Are you serious? I used to be a member of the "black" (read: not on any payrolls) anti-reverse engineering department for an advisor Apple once used. The solution is obvious (although unfortunate)....
I don't know how you got to the manually mounting drive part, but here's your mistake there. When you tried to manually mount the drive, you initiated a trigger in the CMOS that alerted the BIOS to a nonstandard startup, which as you know, Mac HATES. This used to be standard procedure for reverse engineering (back in the G4 days, this stopped it), which Apple definately doesn't want happening. This starts the process of a permanent lockdown, essentially making it impossible to start the machine ever again. The first thing it does is short the hard drive, which makes data retrieval quite difficult (read: expensive). Also, there is a high capacity capacitor (ha, that sounds funny) which is attached to a resistor right above pin 32 of the G4 processor. It's quite tiny, so most people (even Apple techs) usually miss it. When that CMOS trigger initiated, it started building up a charge from a separate battery contained below the logic board (so reverse engineers couldn't stop it by removing the battery). The resistor has quite a bit of resistance, I believe in the megaohms. The resistor feeds right back into the capacitor, so any energy that makes it through is fed right back in. The resistor overloads and melts, which conveniently fuses pin 32 to pin 33 in the G4 processor. These two pins are the thoroughfares for ALL mid- to high-level abilities in the G4. You're lucky it didn't spread to 31 and 34, which would have shorted the battery (31 is + from battery, 34 is ground). That would've been a mess, but at least you wouldn't have to lug the machine to a dumpster. Unfortunately, that's not all. There is an embedded ROM chip on the bottom of the logic board which has pre-kernel access to the AirPort card, and once the CMOS trigger initiates, it tries to find a wireless network and report to Apple that a reverse engineering attempt has occurred, and tries to triangulate a physical location from local cell towers (little known ability of AirPort, got knocked out in G5 though).
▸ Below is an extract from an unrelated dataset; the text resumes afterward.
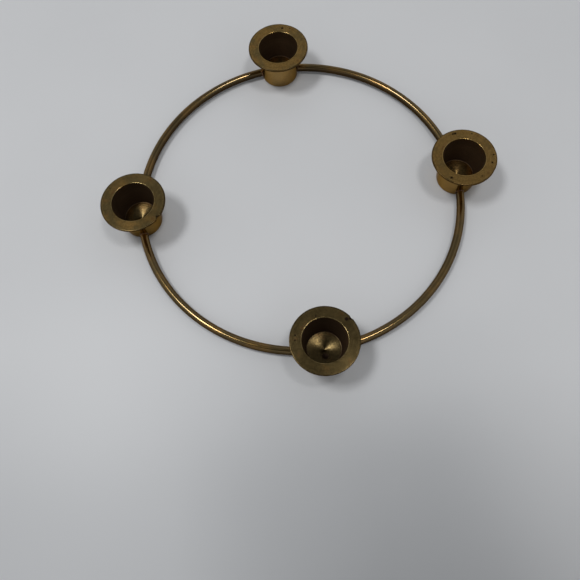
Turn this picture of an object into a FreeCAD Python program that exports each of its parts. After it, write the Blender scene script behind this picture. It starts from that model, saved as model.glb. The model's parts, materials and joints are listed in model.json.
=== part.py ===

However, this timing is poor and hard to coordinate, so your G4 might have fried before a triangulation was established and transmitted. In fact, it's pretty certain since your 31 and 34 pins didn't short your battery, that means it was fast and the resistor didn't have enough heat to spread before it solidified again.
There is no legal premise for taking action against you, but if the physical location did manage to transmit, well.... I wasn't on the "enforcement" team, but we NEVER had repeat offenders.
If you're stupid enough to believe the above in this post, expect a visit from the enforcement team en route to your location.
This is what happens when you get bored at work (I honestly have no work to do).